If Parsons is right about Zacchaeus being a dwarf by congenital defect, Jesus does not restore him to the community by their standards of what a moral person looks like, which while seemingly obvious is still significant. This means that Jesus in Luke’s narrative does not see dwarfism as barrier to the kingdom of God, nor does he see it as a lack of wholeness. For someone developing a theology disability or deformity, it is highly significant that this is the case. For Luke’s Jesus is a healing Jesus, and I think it is noteworthy that Luke’s Jesus does not make Zacchaeus taller. If we look at the text with its physiognomic dimensions Jesus challenges Zacchaeus to become magnanimous in character, which would seem difficult to the people who underrated him as a person small of character due to his physical stature. Jesus also calls him a son of Abraham, Jesus sees Zacchaeus as part of the eschatological community by virtue of the choice which he has made to bring restitution to his failures. His salvation is not merely a matter of his being good now, but is a reinterpretation of his social status as well, making him equal in the community of Jesus’ followers despite his physical differences.

While to us this may seem commonplace, or to be assumed, it is highly uncharacteristic of ancient religions at large and specifically uncharacteristic of Judaism. While it is noted that deformed persons had a popular place in the Roman culture it was as objects of ridicule, collected like trophies by the emperors Domitian and Nero, and Augustus even bought a congenitally short small person as a pet for his niece.

While Jesus encounters him, he makes no move to “heal” Zaccheus as in cure him of his congenital defect, even though in other cases he does, such as the man blind from birth. This raises interesting questions.

The Eunuch as well raises some interesting questions, if he is a castrated or sexually mutilated man is not restored sexually by baptism or by extreme unction as he is brought into the community through baptism which is just as important as if he had been. While he is through Parson’s argument given a new place in the community and a new honor in Christ, he is not healed at least in the sense of a physical restoration of function, and though the audience is forced to reconsider his character, his role in the community is reinterpreted by the early Christian community as one who is ritually pure.

The Christian polemic against the temple cult and a new and radical inclusivism are only part of the whole picture of the moral formation which Luke is using through these illustrations.

It seems that in light of physiognomy early Christians reject the assumptions of morality as inherently tied to physical appearance, which was not to remain so historically as some prominent Christian leaders that Parsons notes were persuaded by physiognomic interests. It might even explain what we moderns think absurd theological considerations when we read about some church theologians and the way in which they think Christians should laugh properly in society.

In conclusion, I feel that this book is important, and should be read by anyone with an interest in the Abrahamic community, healing, or outcasts as themes in Lukan literature. I would like to see the implications these texts have for Christian healing and a theology of disability. While books on the subject of disability and theology are coming from every angle and exploding in the contemporary interest, I think it’s of great value to examine why Jesus healed the way he did and what healing might have been in Christ’s idea of His mission.

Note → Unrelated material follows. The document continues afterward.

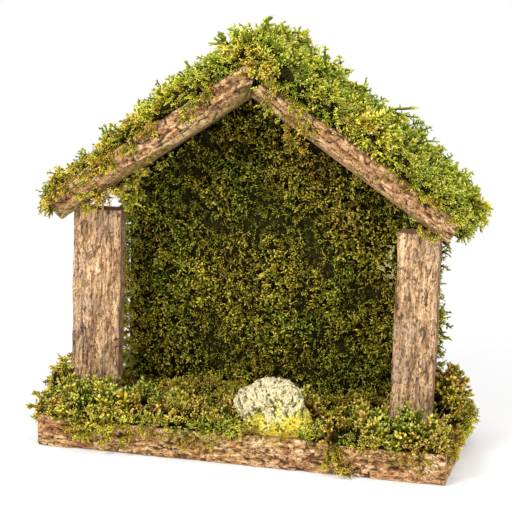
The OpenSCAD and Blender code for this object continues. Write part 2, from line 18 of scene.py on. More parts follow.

It seems important to me to know whether Jesus had a particular physiognomic concern, or whether he had a moral or ontological concern for the people he healed. While it would be largely speculation, the text might provide some insights, though we must allow that it was not built in such a way as to answer that question directly. I’d like to do some more work reading Luke-Acts and commentators on the text since it is of great interest to me.